The Bush team prefers to view this president as a cross between Abe Lincoln (who suspended some civil liberties during the Civil War) and founding father Alexander Hamilton (who wrote that “energy in the executive … is essential to the protection of the community against foreign attacks”). Or, as Republican Sen. John Cornyn of Texas puts it, national security trumps all: “None of your civil liberties matter much after you’re dead.”
But you know that emotions must be running high when a constitutional lawyer says this: “President Bush presents a clear and present danger to the rule of law. … Congress should insist the president cease the spying unless or until a proper statute is enacted, or face possible impeachment.” Those are the words of conservative Bruce Fein, a deputy attorney general under Ronald Reagan, who contends that Bush has explicitly broken the 1978 federal law that requires that a president obtain warrants.
Jonathan Turley, a George Washington University law professor and a frequent counsel in national security cases, argued Friday that, because of Bush’s spying program, “we now have the most serious constitutional crisis that this country has faced in decades. A president cannot be allowed to become a law unto himself.
“I testified in Congress in support of Bill Clinton’s impeachment, and I also thought he should have been convicted. At that time, my Republican friends insisted that the Clinton case was about the rule of law. Today I’m a bit surprised to see so many of them being so conspicuously silent. This president is misusing his office to order the continued commission of federal crimes. That is unique in the annals of impeachment.”
Impeachment talk will fizzle in Congress because Republicans control both chambers. And Bush supporters say the charge lacks merit anyway. As conservative commentator Rich Lowry contended the other day: “The president has the authority under Article II of the Constitution to defend the United States. If he can bomb the nation’s enemies overseas without a court’s approval, he certainly can listen to their conversations.”
Nevertheless, there will be hearings on the spying program (perhaps in secret, if the White House gets its way), and some lawmakers may be ready to challenge the Bush administration’s claim that the president has the “inherent authority” to conduct the war on terror without interference from another branch of government.
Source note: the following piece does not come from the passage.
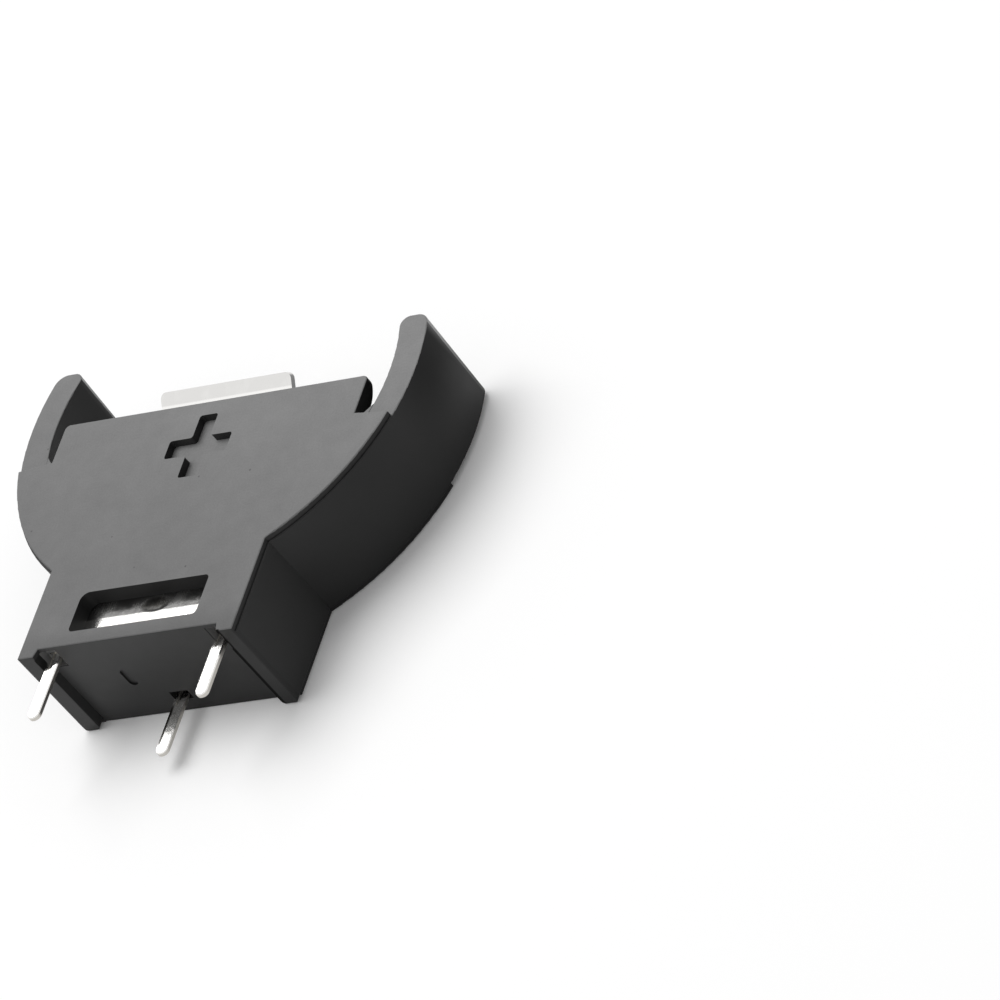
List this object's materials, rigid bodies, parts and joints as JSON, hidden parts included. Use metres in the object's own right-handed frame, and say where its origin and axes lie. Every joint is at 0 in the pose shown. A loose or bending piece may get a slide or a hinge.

The issue of expansive executive power has been festering ever since the Sept. 11 attacks. Bush, among other things, has claimed the authority to detain U.S. citizens as “enemy combatants” indefinitely without trial, and to define torture. (Recently, he signed a law banning inhumane tactics but suggested in a statement that he might ignore the ban.) The exposure of the domestic spying program will undoubtedly sharpen debate on Capitol Hill and prompt some sensitive questions about the scope of presidential power.
How does Bush’s claim of “inherent authority” square with Bush’s claim that he is a “strict constructionist”? A literal reading of the 1978 Foreign Intelligence Surveillance Act (FISA) reveals that it is “the exclusive means by which electronic surveillance … may be conducted” and requires that a president “during time of war” can conduct warrantless spying for a maximum of only 15 days, after which he must obtain court approval. And in a literal reading of the 2001 resolution authorizing Bush to use military force against terrorists, there are no references to domestic eavesdropping and no provisions setting aside the 1978 law.
Bush is fervently defending his three-year-old spying program and arguing that warrants are an impediment, but how does that square with his past remarks? On April 20, 2004, he said: “There are such things as roving wiretaps. Now, by the way, any time you hear the U.S. government talking about a wiretap, it requires – a wiretap requires a court order. Nothing has changed, by the way. When we’re talking about chasing down terrorists, we’re talking about getting a court order before we do so … because we value the Constitution.”
The president’s lawyers stated, in a Dec. 22 letter to the Congress, that Bush ignored the 1978 law because he deemed it too slow. They wrote: “FISA could not have provided the speed and agility required.” But how does that square with the fact that the Foreign Intelligence Surveillance Act gives the president a 15-day grace period to initiate surveillance – and that FISA has rarely been an impediment? Between 1979 and 2002, the foreign intelligence surveillance court approved 15,264 warrants. It rejected four.
Morton Halperin, a national security official in three administrations (Johnson, Nixon and Clinton), said he suspected that the administration’s real motive for ignoring the law is that the eavesdroppers have been trolling widely for information without the traditional standard of probable cause. But, given the secrecy of the program, there is no way to prove that – and, more broadly, it remains to be seen whether there is sufficient political will to buck Bush on the issue of presidential clout.
This is particularly true for the Democrats, many of whom remain spooked by any issue that could make them appear soft on terrorism. Liberals are hot to blast Bush for imperial behavior, but others in the party think the issue is a loser. Activist Marshall Wittmann, who hails from the moderate wing, argued the other day that “what seems lost is the reality that jihadists seek to attack within the borders of the United States.”
The latest surveys don’t provide much encouragement to the liberals. Democratic pollster Mark Penn reports that, in his latest soundings, the GOP is favored over the Democrats, by 48 to 38 percent, as the party “more trusted to fight terrorism.” And, according to independent pollster John Zogby, 49 percent of likely voters believe that Bush has the power to OK warrantless spying while 45 percent say no.
Zogby said Friday that, in the abstract, most Americans treasure privacy, “but the numbers shift when you put Bush’s name in the poll.”
“Republicans and Republican-leaning independents rally to him, and you end up with the public virtually split down the middle, as usual. That’s the state of our nation.”
And, as usual, the Democrats are in a tough spot. They have nearly half of the voters, but they have no clout in Washington. Many fear the argument that Bush has gone too far, lest they be accused of not wanting to go far enough. Turley, the law scholar, lamented: “The framers created a system of checks and balances that doesn’t function well when two, or even three, branches of government are controlled by the same party.”
Bush is working on that third branch. Justice Sandra Day O’Connor warned, in a 2004 decision, that “a state of war is not a blank check for the president … even the war power does not remove constitutional limitations safeguarding essential liberties.” Her prospective replacement, Samuel Alito, is perceived as a potentially friendlier vote for executive power. The questioning begins this week.